And, as always, there are the ones that got away. The limitations imposed by the Ambache Chamber Orchestra - comprising at most about 30 players - meant some pieces were just not practical to take on. "One of the composers I pursued was an African-American called Florence Price," Ambache says, "but everything she wrote was for huge symphony orchestra."

The pieces that did make it into Ambache's concert series were often composed in the face of opposition from a society that had clear expectations of what a woman of the period should and should not be doing. In 1885, Beach (1867-1944), for instance, married an eminent Boston physician and amateur singer who thought it unseemly for his wife to appear on the concert stage - thus at a stroke curtailing Beach's flourishing career as a concert pianist. Instead, she pursued the more socially acceptable role of composer, staying at home to write her rather passionate music (anything but the product of a quiet housewife), which was published during her husband's lifetime under the name of Mrs H. H. A. Beach.

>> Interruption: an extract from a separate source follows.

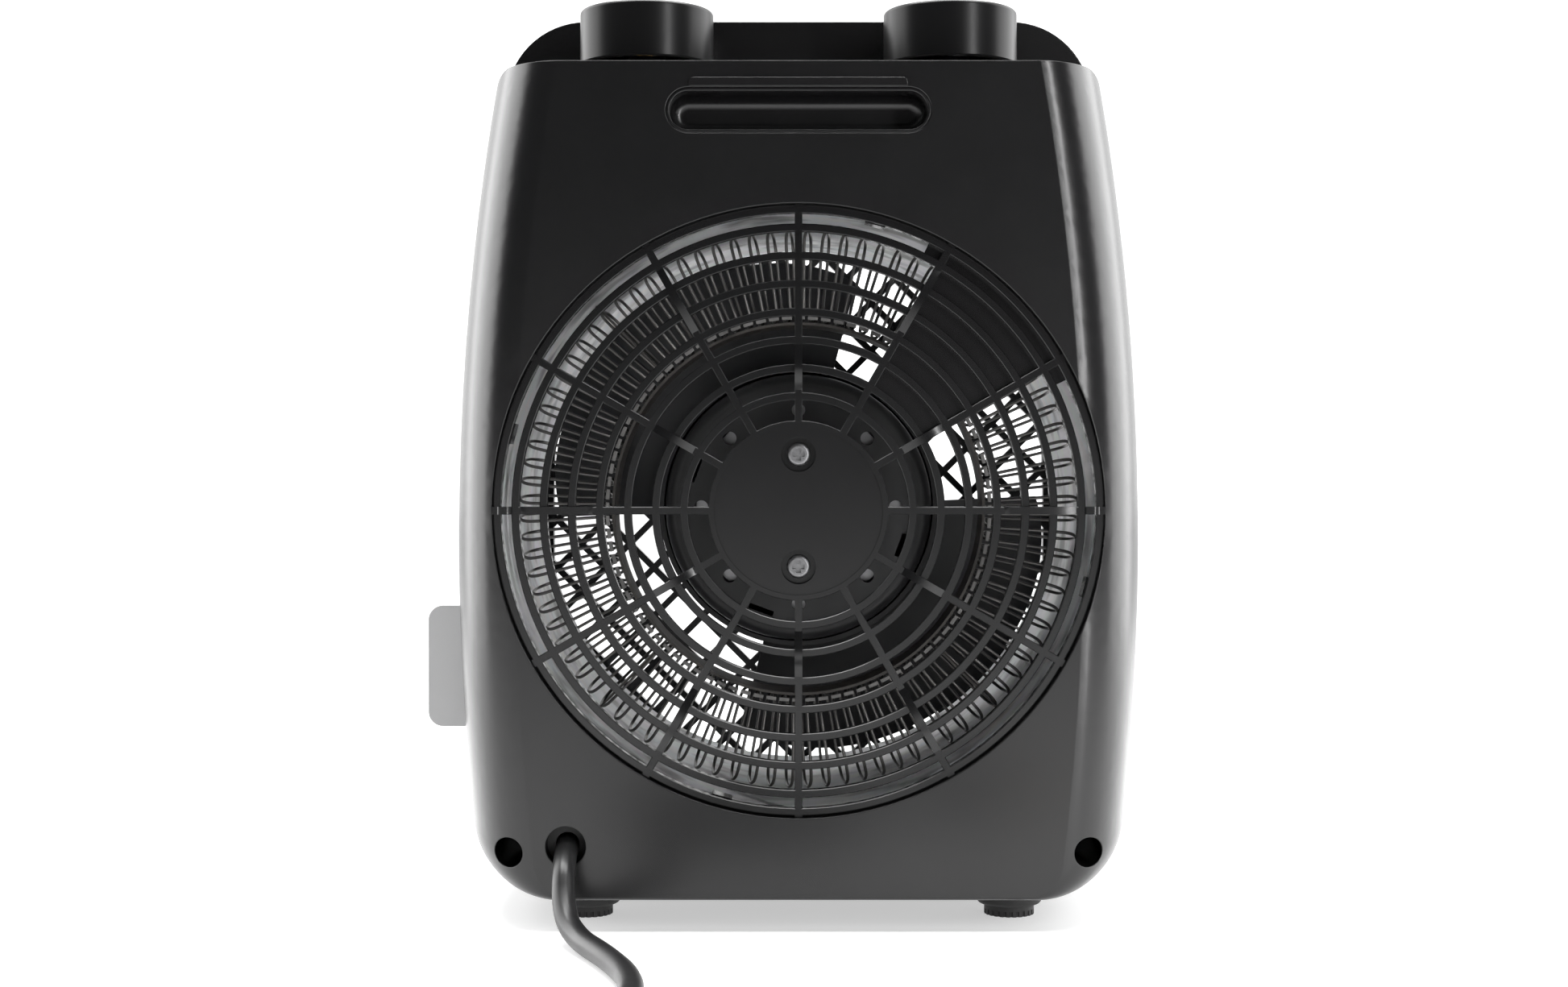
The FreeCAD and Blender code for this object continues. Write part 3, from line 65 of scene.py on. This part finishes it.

What it all boils down to, says Ambache, is the perennial question of confidence. "I think it's very challenging to have the confidence in your work so that you get up and go out and say to people, 'You must hear this,'" she says. "And it is a recurring issue with women composers that they don't have that confidence. Clara Schumann is a classic case. In her diary she wrote, 'Nobody's been able to do this before me, why should I think I can?' It's really sad, given what a major talent she was. Many of these American composers also suffered from that lack of confidence. They were having to make the ground. It's very hard when you're doing something new and haven't got company."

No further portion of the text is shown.